The Gore District council is hoping to deter non-residents from disposing of green waste at the Gore transfer station.
This is one reason why changes are being considered.
At a council meeting last month councillors voted to have the council’s waste management working party look at introducing some charges.
The party comprised councillors Richard McPhail, Bret Highsted and Cliff Bolger.
Cr McPhail said it was a good idea to look into charging for non-residential green waste.
“There’s commercial users that are coming in and dumping large amounts,” Cr McPhail said.
“I think there’s probably some merit in keeping green waste for the domestic user.”
A report tabled during the meeting by facilities administration officer Neil Mair stated that although green waste was no longer weighed, a considerable increase in volume was visible since disposal charges were removed in May 2020.
The report recommended that the council consider charging for green waste disposal apart from domestic trailer loads from ratepayers.
Reasons for the increase included “green waste [allegedly] being brought in from outside the Gore District and commercial operators no longer using previously established private dumps”.

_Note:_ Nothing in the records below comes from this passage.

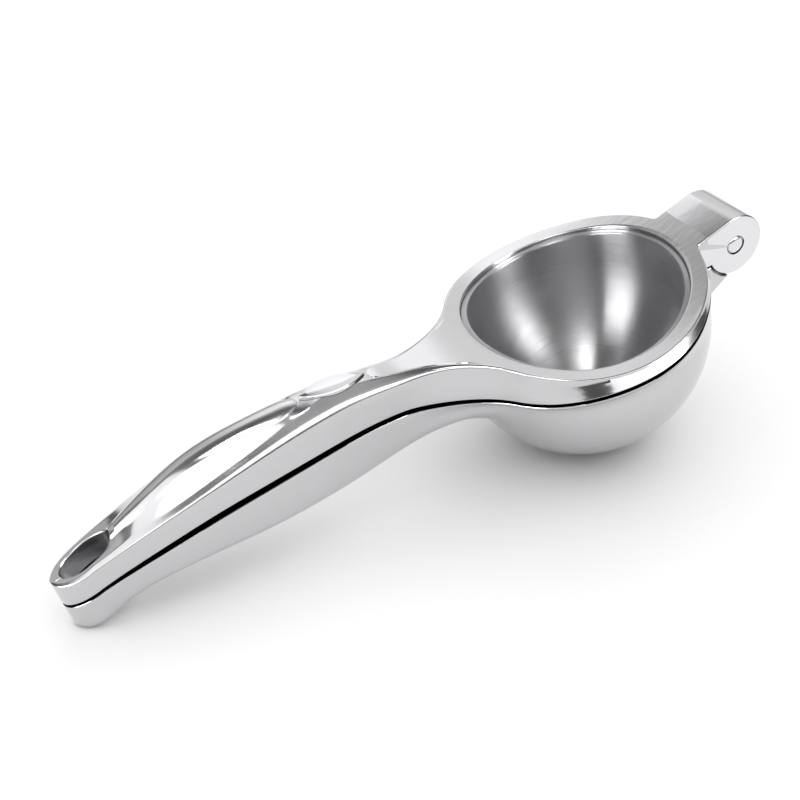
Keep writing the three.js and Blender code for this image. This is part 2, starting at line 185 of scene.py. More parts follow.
# Rounded edges.
LIP_ROUND = 0.5
BORE_ROUND = 0.3
CORNER_ROUND = 0.45
RIM_ROUND = 0.35
BRACKET_ROUND = 0.3
SHARP_ANGLE = math.radians(28)
BADGE_SHARP_ANGLE = math.radians(20)

# How far a cutter reaches past what it cuts. The room for the ears is cleared
# out of the lower lever between two stations.
CUT_LOW = -40
CUT_TOP = 40
CUT_PAST = 2
ROOM_REACH = [30, 60]
ROOM_TOP = 12

# Painted shade in the gaps and in the hanging hole, and a painted highlight on the ears,
# as factors on the levers' base colour; and how far from a gap's face the painted shade still reaches.
GAP_PAINTED_SHADE = 0.06
HOLE_PAINTED_SHADE = 0.9
EAR_PAINTED_HIGHLIGHT = 1.28
GAP_MARGIN = 0.12
SEAT_MARGIN = 0.03


# ---------------------------------------------------------------------------
# Curves along the levers
# ---------------------------------------------------------------------------
def spline(points):
    """Natural cubic spline through [x, value] points, held level beyond its ends."""
    px, py = np.array(points, float).T
    span = np.diff(px)
    count = len(px)
    system = np.eye(count)
    right = np.zeros(count)
    for i in range(1, count - 1):
        system[i, i - 1:i + 2] = span[i - 1], 2 * (span[i - 1] + span[i]), span[i]
        right[i] = 3 * ((py[i + 1] - py[i]) / span[i] - (py[i] - py[i - 1]) / span[i - 1])
    curl = np.linalg.solve(system, right)

    def value(x):
        x = np.clip(x, px[0], px[-1])
        i = np.clip(np.searchsorted(px, x) - 1, 0, count - 2)
        t = x - px[i]
        slope = (py[i + 1] - py[i]) / span[i] - span[i] * (2 * curl[i] + curl[i + 1]) / 3
        return py[i] + slope * t + curl[i] * t ** 2 + (curl[i + 1] - curl[i]) / (3 * span[i]) * t ** 3

    return value


handle_half = spline(HALF_WIDTH)
wall_top = spline(WALL_TOP)
crest_line = spline(CREST)
parting = spline(PARTING)
underside = spline(UNDERSIDE)
facet_width = spline(FACET_WIDTH)
facet_slope = spline(FACET_SLOPE)
edge_round = spline(EDGE_ROUND)
flank_power = spline(FLANK_POWER)
relief_half = spline(RELIEF_HALF)
shoulder_drop = spline(SHOULDER_DROP)
step_height = spline(STEP)
gap = spline(GAP)


def smoothstep(value, low, high):
    t = np.clip((value - low) / (high - low), 0, 1)
    return t * t * (3 - 2 * t)


def disc_into_bar(distance, disc, bar, fillet):
    """Half width of a disc that runs into a straight bar through a hollow fillet."""
    centre_y = bar + fillet
    centre_x = math.sqrt((disc + fillet) ** 2 - centre_y ** 2)
    if distance < centre_x * disc / (disc + fillet):
        return math.sqrt(disc ** 2 - distance ** 2)
    if distance < centre_x:
        return centre_y - math.sqrt(fillet ** 2 - (distance - centre_x) ** 2)
    return bar


def half_width(x, ring):
    """Half width of a lever seen from above: hinge end, ring, neck, handle, tip."""
    if x > 0:
        return disc_into_bar(x, ring, HINGE_HALF, HINGE_FILLET)
    if x > HALF_WIDTH[-1][0]:
        return disc_into_bar(-x, ring, NECK_HALF, NECK_FILLET)
    if x > TIP_X:
        return float(handle_half(x))
    return float(handle_half(TIP_X)) * math.sqrt(max(1 - ((x - TIP_X) / TIP_LENGTH) ** 2, 0))


def rim_half(x):
    """Half width at the parting line. The ring's flare fades towards the hinge."""
    return half_width(x, RING_PART_R + (RING_HINGE_R - RING_PART_R) * smoothstep(x, 0, 30))


def relief_part(x):
    """How much of the full relief stands at a station: none between the two caps."""
    if x < SPINE_END:
        return math.sqrt(1 - max(1 - (SPINE_END - x) / SPINE_CAP, 0) ** 2)
    if x > TONGUE_END:
        return math.sqrt(1 - max(1 - (x - TONGUE_END) / TONGUE_CAP, 0) ** 2)
    return 0.0


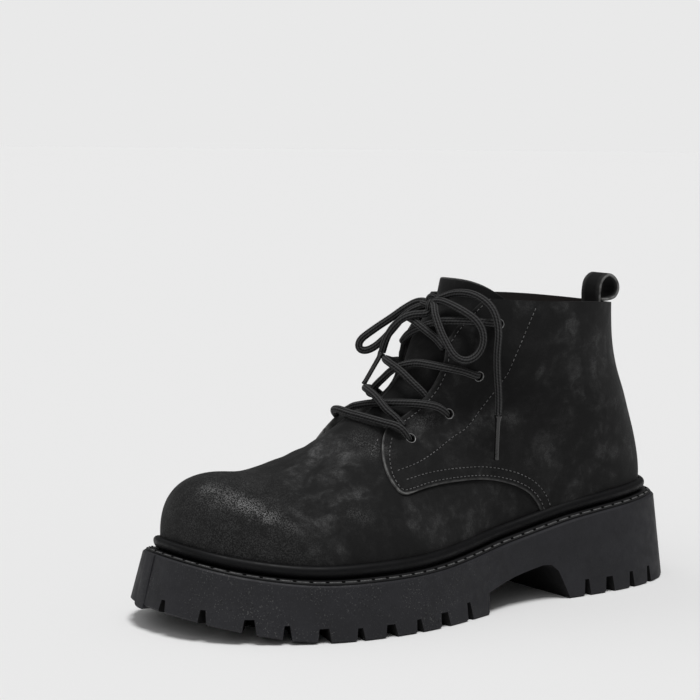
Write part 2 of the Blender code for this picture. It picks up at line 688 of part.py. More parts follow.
def tongue_column(side, distance):
    """A line up the instep at this distance from its middle, then on above the collar's edge."""
    top_row = SURFACE.collar_row(side, distance)
    line = []
    for row in np.linspace(TONGUE_ROW, top_row, TONGUE_SECTIONS):
        line.append(SURFACE.points(row, side, [SURFACE.rise_at(row, side, distance)])[0])
    above = TONGUE_TOP * (1 - 0.75 * (distance / TONGUE_HALF_WIDTH) ** 4)
    return line + [line[-1] + np.array(TONGUE_LEAN) * above * share for share in (0.5, 1.0)]


def build_tongue(finish):
    distances = np.linspace(0, TONGUE_HALF_WIDTH, TONGUE_COLUMNS + 1)
    columns = [tongue_column(1, distance) for distance in distances[::-1]]
    columns += [tongue_column(-1, distance) for distance in distances[1:]]
    size = len(columns[0])
    faces = []
    for j in range(len(columns) - 1):
        for i in range(size - 1):
            a = j * size + i
            faces.append((a, a + 1, a + size + 1, a + size))
    top = WALL + TONGUE_CLEARANCE
    points, faces = shell_with_wall(np.vstack(columns), faces, top, top + TONGUE_THICKNESS)
    return add_object("tongue", points, faces, finish)


# ---- pull loop, eyelets and laces ---------------------------------------------------------------

LOOP_WIDTH = 0.0140
LOOP_THICKNESS = 0.0016
PULL_LOOP = [
    # x, z of the strap's middle, from its tail inside the collar over the top to its outer end
    (-0.1133, 0.1290), (-0.1133, 0.1380), (-0.1133, 0.1455), (-0.1133, 0.1505), (-0.1148, 0.1560),
    (-0.1196, 0.1590), (-0.1245, 0.1562), (-0.1262, 0.1515), (-0.1245, 0.1475), (-0.1212, 0.1462),
]
EYELETS = [
    # row, distance from the middle line of the instep
    (8.05, 0.0318), (9.90, 0.0385), (12.30, 0.0490), (14.80, 0.0430),
]
EYELET_RADII = (0.0032, 0.0019)
EYELET_THICKNESS = 0.0008
EYELET_LIFT = 0.00045
EYELET_SIDES = 12
TUBE_SIDES = 8
TUBE_STEP = 0.0075
CORD_STEP = 0.0085

# The lace's routes as x, y, z in millimetres, from one hole or facing edge to the next.
BAR_1 = [
    (21, 25.5, 86.6), (26, 22, 90.8), (31, 15.5, 94), (35, 7, 96), (37, -2, 97), (38, -11, 97),
    (36, -18.5, 95), (31, -24.5, 91.5), (24, -27.5, 88),
]
CROSSINGS = {
    # the strand that starts at the outer facing, and the one that starts at the inner facing
    2: ([(23, 15, 93.5), (25.5, 11, 97), (26, 4, 101.8), (25, -7, 105.5), (20, -15, 105),
         (10, -21.5, 102.5), (0, -26, 99.5)],
        [(27.5, -15.5, 97), (26.5, -10.5, 99.9), (24.2, -2, 102.7), (20.8, 6, 103.4), (16.5, 12, 103.4),
         (11.5, 18, 102.3), (4.5, 22.5, 100), (-1, 25.5, 97.8)]),
    3: ([(6.2, 13.2, 105.2), (9, 11, 108.5), (13, 4, 115), (14, -6, 119), (9, -14, 119), (0, -21, 117),
         (-9, -26.5, 116), (-17, -30, 115.5)],
        [(15, -15, 105.5), (13.5, -10, 111), (11.2, -3, 118.6), (6.2, 6, 121.8), (3.2, 14, 121.6),
         (0, 20.8, 120), (-7.5, 26.3, 117.4), (-16.5, 29, 114.2)]),
    4: ([(-3.5, 12.5, 129.8), (-1.5, 4, 134.8), (-2.5, -6, 138), (-6, -17.5, 139.8), (-14, -27, 140.2),
         (-25.5, -33, 140)],
        [(-3, -13.5, 129.8), (-1.5, -7, 132.8), (-2.5, 1, 136), (-5, 10.5, 139.2), (-9, 20, 140.2),
         (-15.5, 28, 140.2), (-25.5, 33.5, 140)]),
}
KNOT_PLACE = (-6.5, 1, 147.5)
KNOT_SIZE = (4.4, 5.6, 4.2)
BOW = {
    "lace_loop_inner": [
        (-6, -5.5, 148.5), (-1.5, -11, 145), (4, -17.5, 138.8), (12, -24, 131.5), (17, -27.5, 125.5),
        (16.5, -27, 122), (12.5, -24, 122.5), (8.5, -20, 126.5), (5, -15.5, 132.5), (2.5, -10.5, 139),
        (-1.6, -6, 144.2)],
    "lace_loop_outer": [
        (-4.8, 7.4, 146.6), (-1, 12.5, 144), (0, 18, 137), (-0.6, 23, 129.5), (-3, 26.5, 123.5),
        (-8, 29, 121), (-12.5, 31, 123.3), (-15.5, 33, 129.2), (-15.5, 33, 135.2), (-13, 31, 141),
        (-9.5, 24, 145.5), (-8, 16, 148), (-7, 8, 149.2)],
    "lace_end_inner": [
        (-4.2, 3.5, 142.2), (-0.5, 0.5, 142.6), (4.5, -4, 141), (8.5, -8.5, 136), (10, -12.5, 129.5),
        (10.5, -15, 122.6)],
    "lace_end_outer": [
        (-10.5, 6, 150.8), (-14, 14, 153.5), (-17.5, 25, 152.6), (-20.5, 34, 146.5), (-21.5, 37, 137),
        (-21.8, 36, 127), (-23, 34.8, 116), (-25, 34, 104), (-25.5, 33.4, 94.5)],
}
AGLETS = {
    # from the cord's end to the tip
    "aglet_inner": [(10.6, -15.1, 122.2), (18, -20, 106)],
    "aglet_outer": [(-25.5, 33.4, 94.1), (-25.5, 33.6, 74.5)],
}


def smooth_route(route, step):
    """Points about a step apart on a smooth curve through a route given in millimetres."""
    corners = np.array(route, float) / 1000
    knots = np.concatenate([[0], np.cumsum(np.linalg.norm(np.diff(corners, axis=0), axis=1))])
    count = max(int(round(knots[-1] / step)), 1) + 1
    return catmull_rom(knots, corners, np.linspace(0, knots[-1], count))


def tube(route, radius, sides):
    """(points, faces) of a round tube with flat ends."""
    route = np.asarray(route)
    along = np.gradient(route, axis=0)
    along /= np.linalg.norm(along, axis=1)[:, None]
    side = np.cross(along[0], (0.0, 0.0, 1.0))
    angles = np.arange(sides) * 2 * math.pi / sides
    rings = []
    for point, direction in zip(route, along):
        side = side - direction * (side @ direction)
        side /= np.linalg.norm(side)
        other = np.cross(direction, side)
        rings.append(point + radius * (np.outer(np.cos(angles), side) + np.outer(np.sin(angles), other)))
    last = (len(rings) - 1) * sides
    faces = loft_faces(len(rings), sides)
    faces += [tuple(range(sides))[::-1], tuple(range(last, last + sides))]
    return np.vstack(rings), faces


def build_pull_loop(finish):
    middle = np.array(PULL_LOOP)
    along = np.gradient(middle, axis=0)
    along /= np.linalg.norm(along, axis=1)[:, None]
    across = np.column_stack([-along[:, 1], along[:, 0]]) * LOOP_THICKNESS / 2
    points = []
    for (x, z), (dx, dz) in zip(middle, across):
        for sign, y in ((1, -1), (1, 1), (-1, 1), (-1, -1)):
            points.append((x + sign * dx, y * LOOP_WIDTH / 2, z + sign * dz))
    last = 4 * (len(middle) - 1)
    faces = loft_faces(len(middle), 4) + [(0, 3, 2, 1), (last, last + 1, last + 2, last + 3)]
    return add_object("pull_loop", points, faces, finish)


def build_eyelets(finish):
    angles = np.arange(EYELET_SIDES) * 2 * math.pi / EYELET_SIDES
    for number, (row, distance) in enumerate(EYELETS, start=1):
        for side, name in ((1, "outer"), (-1, "inner")):
            centre, normal = SURFACE.place(row, side, distance)
            right = np.cross(normal, (0.0, 0.0, 1.0))
            right /= np.linalg.norm(right)
            up = np.cross(normal, right)
            circle = np.outer(np.cos(angles), right) + np.outer(np.sin(angles), up)
            low, high = EYELET_LIFT, EYELET_LIFT + EYELET_THICKNESS
            wide, narrow = EYELET_RADII
            section = ((wide, low), (wide, high), (narrow, high), (narrow, low))
            rings = [centre + normal * lift + circle * radius for radius, lift in section]
            faces = loft_faces(4, EYELET_SIDES, closed=True)
            add_object(f"eyelet_{number}_{name}", np.vstack(rings), faces, finish)


def build_lacing(finish):
    radius = LACE_DIAMETER / 2
    add_object("lace_bar_1", *tube(smooth_route(BAR_1, TUBE_STEP), radius, TUBE_SIDES), finish)
    for number, (outer, inner) in CROSSINGS.items():
        name = f"lace_cross_{number}"
        crossing = add_object(name, *tube(smooth_route(outer, TUBE_STEP), radius, TUBE_SIDES), finish)
        other = cutter(f"{name}_other", *tube(smooth_route(inner, TUBE_STEP), radius, TUBE_SIDES))
        boolean(crossing, "UNION", other)


def build_knot(finish):
    shell = bmesh.new()
    bmesh.ops.create_icosphere(shell, subdivisions=2, radius=1.0)
    points = np.array([vertex.co for vertex in shell.verts]) * KNOT_SIZE + KNOT_PLACE
    faces = [[vertex.index for vertex in face.verts] for face in shell.faces]
    shell.free()
    return add_object("lace_knot", points / 1000, faces, finish)


def build_cord(name, route, finish):
    """A tube along a route, as a curve with round bevel and filled caps."""
    curve = bpy.data.curves.new(name, "CURVE")
    curve.dimensions = "3D"
    curve.bevel_depth = LACE_DIAMETER / 2
    curve.bevel_resolution = 2
    curve.use_fill_caps = True
    points = smooth_route(route, CORD_STEP) - ORIGIN
    line = curve.splines.new("POLY")
    line.points.add(len(points) - 1)
    for target, point in zip(line.points, points):
        target.co = (*point, 1.0)
    made = bpy.data.objects.new(name, curve)
    curve.materials.append(finish)
    bpy.context.scene.collection.objects.link(made)
    return made


# ---- assembly ------------------------------------------------------------------------------------------

for old in list(bpy.data.objects):
    bpy.data.objects.remove(old)

SURFACE = Upper()
RUBBER = material("sole_rubber", (0.030, 0.030, 0.032), 0.62)
LEATHER = material("nubuck", (0.022, 0.022, 0.023), 0.85)
LINING = material("lining", (0.020, 0.016, 0.015), 0.90)
LACE = material("lace_cord", (0.018, 0.018, 0.018), 0.80)
EYELET_METAL = material("eyelet_black", (0.050, 0.050, 0.050), 0.45)
AGLET_PLASTIC = material("aglet_black", (0.020, 0.020, 0.022), 0.30)

build_outsole(RUBBER)
hoop("welt", WELT_PROFILE, SOLE_COUNT, RUBBER)
hoop("rand", rand_profile(), SOLE_COUNT, RUBBER)
build_insole(LINING)
build_upper(LEATHER)
build_tongue(LEATHER)
build_pull_loop(LEATHER)
build_eyelets(EYELET_METAL)
build_lacing(LACE)
build_knot(LACE)
for cord_name, cord_route in BOW.items():
    build_cord(cord_name, cord_route, LACE)
for aglet_name, aglet_route in AGLETS.items():
    sheath = tube(np.array(aglet_route) / 1000, AGLET_DIAMETER / 2, TUBE_SIDES)
    add_object(aglet_name, *sheath, AGLET_PLASTIC)
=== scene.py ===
"""Looks for a black nubuck derby ankle boot: its upper with the quarter flaps, seams and eyelets, the
laces with their bow, the tongue, the pull loop and the cleated sole. Tables hold metres or millimetres,
as each says, in the frame of the shoe's drawing, which ORIGIN moves to the model's own frame.
"""

import math
import bmesh
import bpy
import numpy as np
from mathutils import Matrix, Vector, noise
from mathutils.bvhtree import BVHTree
from mathutils.kdtree import KDTree


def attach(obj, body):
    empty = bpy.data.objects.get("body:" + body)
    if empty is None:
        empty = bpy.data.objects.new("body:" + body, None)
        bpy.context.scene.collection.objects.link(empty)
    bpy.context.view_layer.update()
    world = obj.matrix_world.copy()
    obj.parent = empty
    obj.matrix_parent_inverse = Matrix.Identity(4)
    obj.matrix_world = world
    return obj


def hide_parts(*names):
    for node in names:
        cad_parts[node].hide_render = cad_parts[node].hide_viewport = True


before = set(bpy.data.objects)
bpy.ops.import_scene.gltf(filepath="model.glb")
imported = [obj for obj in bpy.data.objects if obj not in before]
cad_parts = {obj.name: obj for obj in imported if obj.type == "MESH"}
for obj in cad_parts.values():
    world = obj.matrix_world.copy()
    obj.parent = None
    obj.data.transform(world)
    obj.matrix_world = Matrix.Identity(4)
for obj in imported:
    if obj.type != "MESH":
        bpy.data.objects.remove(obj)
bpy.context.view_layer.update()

# ---- sizes of the drawing ----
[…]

The size of loads was also an issue.
“Since free dumping of green waste was introduced, the volume delivered to the transfer station has increased considerably, including several truckloads of a full macrocarpa hedge and some full-size trees,” the report said.
During the meeting councillors also voted to spend $12,614 to install pads and an access track at the transfer station, and $25,000 to cover groundwork, ground cover and drainage costs.